Why did God take Greg Bahnsen?


----------



## Poimen (Feb 23, 2008)

Zenas said:


> Why did God take Greg Bahnsen?



Why did Greg Bahnsen take (believe in) God?


----------



## Zenas (Feb 24, 2008)

Using this clip for Sunday School.


----------



## Croghanite (Feb 24, 2008)

*Lots of Bahnsen videos*

Greg Bahnsen's Channel


----------



## GoYouBlues (Mar 25, 2008)

Zenas said:


> Why did God take Greg Bahnsen?



Because he chose to? 

What a legacy he left us though! And what a clear thinker he was. 
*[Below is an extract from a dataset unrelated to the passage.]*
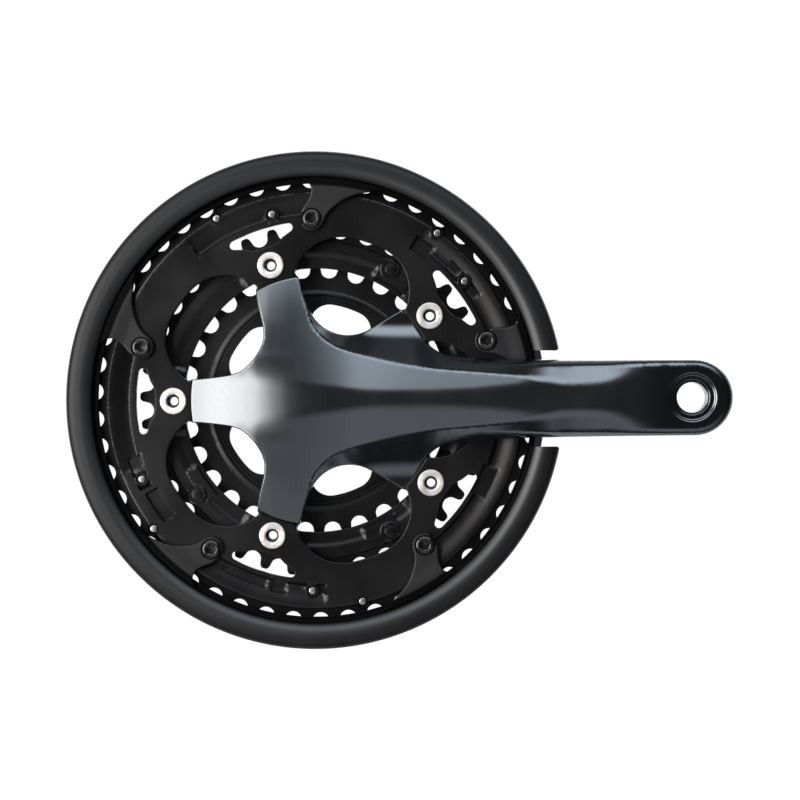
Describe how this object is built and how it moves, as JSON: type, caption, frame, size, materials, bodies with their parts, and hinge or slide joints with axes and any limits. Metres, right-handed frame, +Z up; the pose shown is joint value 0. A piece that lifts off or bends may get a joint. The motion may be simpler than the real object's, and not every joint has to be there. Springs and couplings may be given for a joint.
{
  "type": "bicycle crankset",
  "caption": "Drive-side road crank with its spider, chainrings, chain guard and the external-cup bottom bracket that its hollow axle turns in.",
  "frame": {"origin": "centre of the frame's bottom-bracket shell, on the axle's axis and the bike's centre plane", "axes": "+X along the crank arm towards the pedal; -Y outboard on the drive side, so +Y points at the left crank; +Z up with the arm horizontal"},
  "size_m": [0.3022, 0.143, 0.2276],
  "materials": {
    "arm_paint": "dark blue-grey metallic satin",
    "ring_black": "black anodised satin",
    "guard_plastic": "satin moulded",
    "bolt_silver": "machined, bright",
    "screw_black": "gloss black",
    "pin_steel": "turned",
    "axle_steel": "ground",
    "cup_black": "black anodised",
    "sleeve_plastic": "moulded",
    "seal_rubber": "matt",
    "bearing_steel": "polished",
    "cage_brass": "pressed"
  },
  "bodies": {
    "bottom_bracket": {"right_cup": "cup_black", "left_cup": "cup_black", "inner_sleeve": "sleeve_plastic", "sleeve_o_rings": "seal_rubber", "right_outer_race": "bearing_steel", "left_outer_race": "bearing_steel", "right_seals": "seal_rubber", "left_seals": "seal_rubber"},
    "crank": {"crank_arm": "arm_paint", "axle": "axle_steel", "outer_chainring": "ring_black", "middle_chainring": "ring_black", "inner_chainring": "ring_black", "chain_guard": "guard_plastic", "chainring_bolts": "bolt_silver", "chainring_nuts": "bolt_silver", "inner_ring_bolts": "bolt_silver", "guard_screws": "screw_black", "outer_ring_pins": "pin_steel", "middle_ring_pins": "pin_steel", "chain_drop_pin": "screw_black", "right_inner_race": "bearing_steel", "left_inner_race": "bearing_steel", "right_dust_cover": "sleeve_plastic", "left_dust_cover": "sleeve_plastic"},
    "right_bearing_balls": {"right_balls": "bearing_steel", "right_cage": "cage_brass"},
    "left_bearing_balls": {"left_balls": "bearing_steel", "left_cage": "cage_brass"}
  },
  "joints": [
    {"name": "crank_spin", "type": "hinge", "parent": "bottom_bracket", "child": "crank", "pos_m": [0, 0, 0], "axis": [0, 1, 0], "continuous": true},
    {"name": "right_cage_spin", "type": "hinge", "parent": "bottom_bracket", "child": "right_bearing_balls", "pos_m": [0, -0.0411, 0], "axis": [0, 1, 0], "continuous": true},
    {"name": "left_cage_spin", "type": "hinge", "parent": "bottom_bracket", "child": "left_bearing_balls", "pos_m": [0, 0.0411, 0], "axis": [0, 1, 0], "continuous": true}
  ],
  "couplings": [
    {"joint": "right_cage_spin", "follows": "crank_spin", "ratio": 0.4488},
    {"joint": "left_cage_spin", "follows": "crank_spin", "ratio": 0.4488}
  ]
}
Someone once said something along these lines about Bahnsen, "Bahnsen has the ability to ascertain what is the point and more importantly, what is not the point." 

It is great that these videos have been posted on the Internet. Bahnsen's work goes on.


----------



## Backwoods Presbyterian (Mar 25, 2008)

Thanks for that Layman Joe and Mega Thanks to JM for the first clip.


----------